* [Given information]
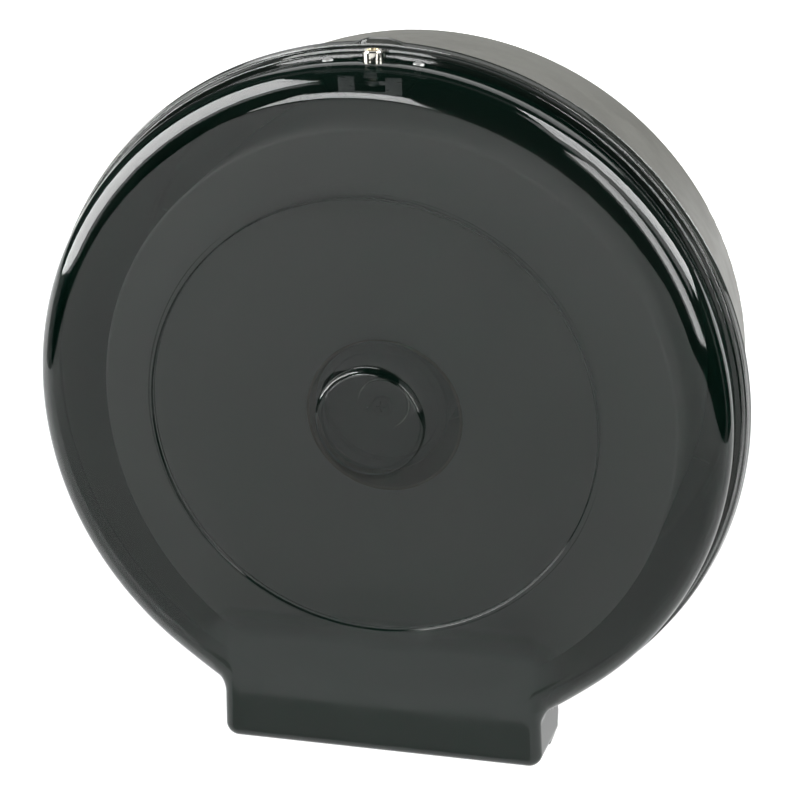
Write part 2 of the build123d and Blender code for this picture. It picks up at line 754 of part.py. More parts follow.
with BuildPart() as hub_bushes:
    with BuildSketch(Plane.XY):
        with BuildLine():
            Polyline(
                (bush_in_r, y_at(hub_web_depth) - bush_flange),
                (tube_out_r, y_at(hub_web_depth) - bush_flange),
                (tube_out_r, y_at(hub_web_depth)),
                (bush_out_r, y_at(hub_web_depth)),
                (bush_out_r, y_at(hub_web_depth) + bush_length),
                (bush_in_r, y_at(hub_web_depth) + bush_length),
                close=True,
            )
        make_face()
        with BuildLine():
            Polyline(
                (bush_in_r, hub_back - post_root_length - bush_length),
                (bush_out_r, hub_back - post_root_length - bush_length),
                (bush_out_r, hub_back - post_root_length),
                (bush_in_r, hub_back - post_root_length),
                close=True,
            )
        make_face()
    revolve(axis=Axis.Y)
hub_bushes.part.label = "hub_bushes"

with BuildPart() as hub_washer:
    with BuildSketch(front_plane(post_end_depth)):
        Circle(washer_r)
        Circle(hub_screw_r + seat_gap, mode=Mode.SUBTRACT)
    extrude(amount=washer_thickness)
hub_washer.part.label = "hub_washer"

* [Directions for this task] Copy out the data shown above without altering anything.

* [Correct response]
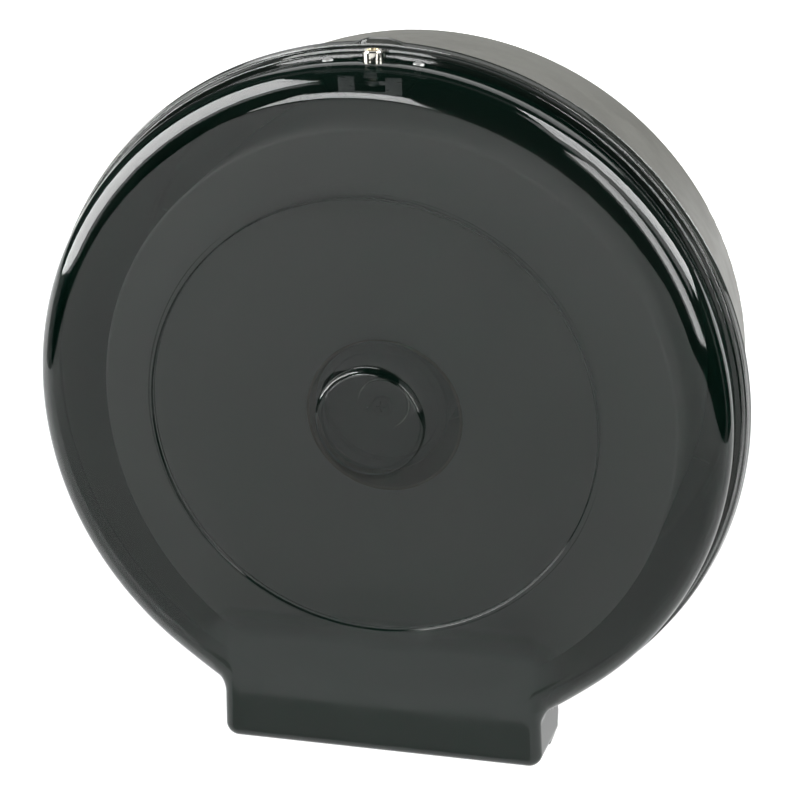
Write part 2 of the build123d and Blender code for this picture. It picks up at line 754 of part.py. More parts follow.
with BuildPart() as hub_bushes:
    with BuildSketch(Plane.XY):
        with BuildLine():
            Polyline(
                (bush_in_r, y_at(hub_web_depth) - bush_flange),
                (tube_out_r, y_at(hub_web_depth) - bush_flange),
                (tube_out_r, y_at(hub_web_depth)),
                (bush_out_r, y_at(hub_web_depth)),
                (bush_out_r, y_at(hub_web_depth) + bush_length),
                (bush_in_r, y_at(hub_web_depth) + bush_length),
                close=True,
            )
        make_face()
        with BuildLine():
            Polyline(
                (bush_in_r, hub_back - post_root_length - bush_length),
                (bush_out_r, hub_back - post_root_length - bush_length),
                (bush_out_r, hub_back - post_root_length),
                (bush_in_r, hub_back - post_root_length),
                close=True,
            )
        make_face()
    revolve(axis=Axis.Y)
hub_bushes.part.label = "hub_bushes"

with BuildPart() as hub_washer:
    with BuildSketch(front_plane(post_end_depth)):
        Circle(washer_r)
        Circle(hub_screw_r + seat_gap, mode=Mode.SUBTRACT)
    extrude(amount=washer_thickness)
hub_washer.part.label = "hub_washer"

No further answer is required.